Compute the normalized Gram matrix from features.
The Gram matrix will be used to compute style loss.
Inputs:
- features: PyTorch Tensor of shape (N, C, H, W) giving features for
a batch of N images.
Returns:
- gram: PyTorch Tensor of shape (N, C, C) giving the
normalized Gram matrices for the N input images.
"""
##############################################################################
# TODO: Implement the normalized Gram matrix compuation function #
# Note: It should not be very much code (less than 10 lines) #
##############################################################################
N,C,H,W = features.size()
features = torch.reshape(features,(N,C,-1))
gram = torch.bmm(features,features.permute(0,2,1))/float(C*H*W)
return gram
##############################################################################
# END OF YOUR CODE #
##############################################################################
def style_loss(feats, style_layers, style_targets, style_weights):
"""
Computes the style loss at a set of layers.
Inputs:
- feats: list of the features at every layer of the current image.
- style_layers: List of layer indices into feats giving the layers to include in the
style loss.
- style_targets: List of the same length as style_layers, where style_targets[i] is
a PyTorch Variable giving the Gram matrix of the source style image computed at
layer style_layers[i].
- style_weights: List of the same length as style_layers, where style_weights[i]
is a scalar giving the weight for the style loss at layer style_layers[i].
Returns:
- style_loss: A PyTorch Tensor holding a scalar giving the style loss.
"""
##############################################################################
# TODO: Implement style loss function #
# Note: It should not be very much code (less than 10 lines) #
##############################################################################
loss = 0
for i,layer in enumerate(style_layers):
cur_gram = gram_matrix(feats[layer])
loss += style_weights[i]*torch.sum((cur_gram-style_targets[i])**2)/4
return loss
##############################################################################
# END OF YOUR CODE #
##############################################################################
Putting them together
With these loss functions, you can now build your style transfer model. Implement the function below to perform style transfer. To test the model, you can use the content and style images that we have provided in Project1/style, or improvise using any image you like. Please save your output images in the Project1/style folder.

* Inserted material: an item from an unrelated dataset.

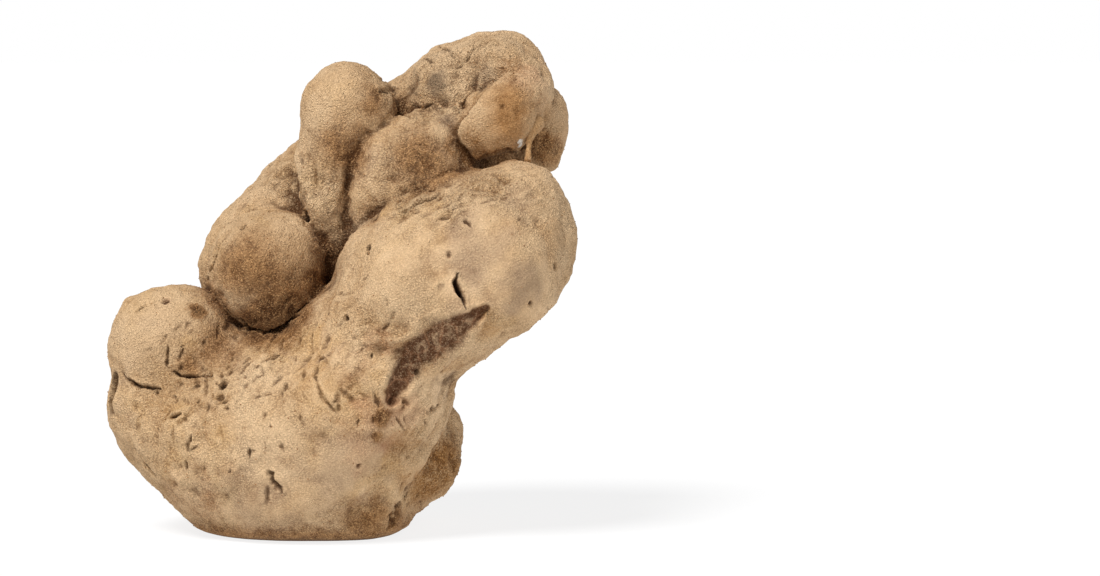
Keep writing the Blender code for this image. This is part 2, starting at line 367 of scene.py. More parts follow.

Design and carry out some experiments (on your own!) to analyse how the choice of layers and the weights will influence the output image. Write down your observations and analysis in the Markdown cell provided below.
In [146]:
def style_transfer(content_image, style_image, content_layer, content_weight,
style_layers, style_weights, max_iter):
"""
Run style transfer!
You may first resize the image to a small size for fast computation.
Inputs:
- content_image: filename of content image
- style_image: filename of style image
- content_layer: an index indicating which layer to use for content loss
- content_weight: weighting on content loss
- style_layers: list of indices indicating which layers to use for style loss
- style_weights: list of weights to use for each layer in style_layers
- max_iter: max iterations of gradient updates
Returns:
- output_image: an image with content from the content_image and
style from the style image
"""
##############################################################################
# TODO: Implement the function for style transfer. #
##############################################################################
def extract_features(data,model):
feats = []
prev_feat = data
for module in model.features:
next_feat = module(prev_feat)
feats.append(next_feat)
prev_feat = next_feat
return feats
# remove white noise
def variance_loss(image):
loss = 0
# row
loss += torch.sum( ( image[:,:,1:,:] - image[:,:,:-1,:] )**2 )
# column
loss += torch.sum( ( image[:,:,:,1:] - image[:,:,:,:-1] )**2 )
return loss
# Content image
content_img = preprocess(PIL.Image.open(content_image)).to(device)
feats = extract_features(content_img,model)
content_target = feats[content_layer].clone()
# Style image
style_img = preprocess(PIL.Image.open(style_image)).to(device)
feats = extract_features(style_img,model)
style_target = []
for layer in style_layers:
style_target.append(gram_matrix(feats[layer].clone()))
# Transfer image
tran_img = content_img.clone().requires_grad_()
# Training
optimizer = torch.optim.Adam([tran_img],lr=1.0)
# Plot input images
f, axarr = plt.subplots(1,2)
axarr[0].axis('off')
axarr[1].axis('off')
axarr[0].set_title('Content Source Img.')
axarr[1].set_title('Style Source Img.')
axarr[0].imshow(deprocess(content_img.cpu()))
axarr[1].imshow(deprocess(style_img.cpu()))
plt.show()
plt.figure()
for i in range(max_iter):
# Enhancing contrast ratio
tran_img.data.clamp_(-1.5, 1.5)
# Init grad
optimizer.zero_grad()
feats = extract_features(tran_img, model)
# Compute loss
c_loss = content_loss(content_weight, feats[content_layer], content_target)
s_loss = style_loss(feats, style_layers, style_target, style_weights)
v_loss = variance_loss(tran_img)
total_loss = 0.2*c_loss + s_loss + 0.1*v_loss
# BP
total_loss.backward()
optimizer.step()
print('Iteration {}'.format(i))
plt.axis('off')
plt.imshow(deprocess(tran_img.data.cpu()))
deprocess(tran_img.data.cpu()).save('style/engineering-the_scream.png')
plt.show()
##############################################################################
# END OF YOUR CODE #
##############################################################################
In [147]:
##############################################################################
# TODO: 1. Choose one pair of images under 'Project1/style', and finish the #
# neural style transfer task by calling the style_transfer function.#
# 2. Show the 3 related images: content image, style image and the #
# generated style-transferred image. #
##############################################################################
# Content layer comaparing
params1 = {
'content_image' : 'style/engineering.jpg',
'style_image' : 'style/the_scream.jpg',
'content_layer' : 3,
'content_weight' : 0.1,
'style_layers' : (1, 3, 4, 6, 7),
'style_weights' : (20000, 10000,500, 12, 1),
'max_iter' : 100
}
style_transfer(**params1)
##############################################################################
# END OF YOUR CODE #
##############################################################################
Iteration 99
As the content layer index increases, the transmitted image will look more like "style_image". In addition, the ratio of alpha/ beta alpha/ beta also controls the similarity with "content_image" or "style_image". The larger the loss caused by the style layer, the more it looks like a style image.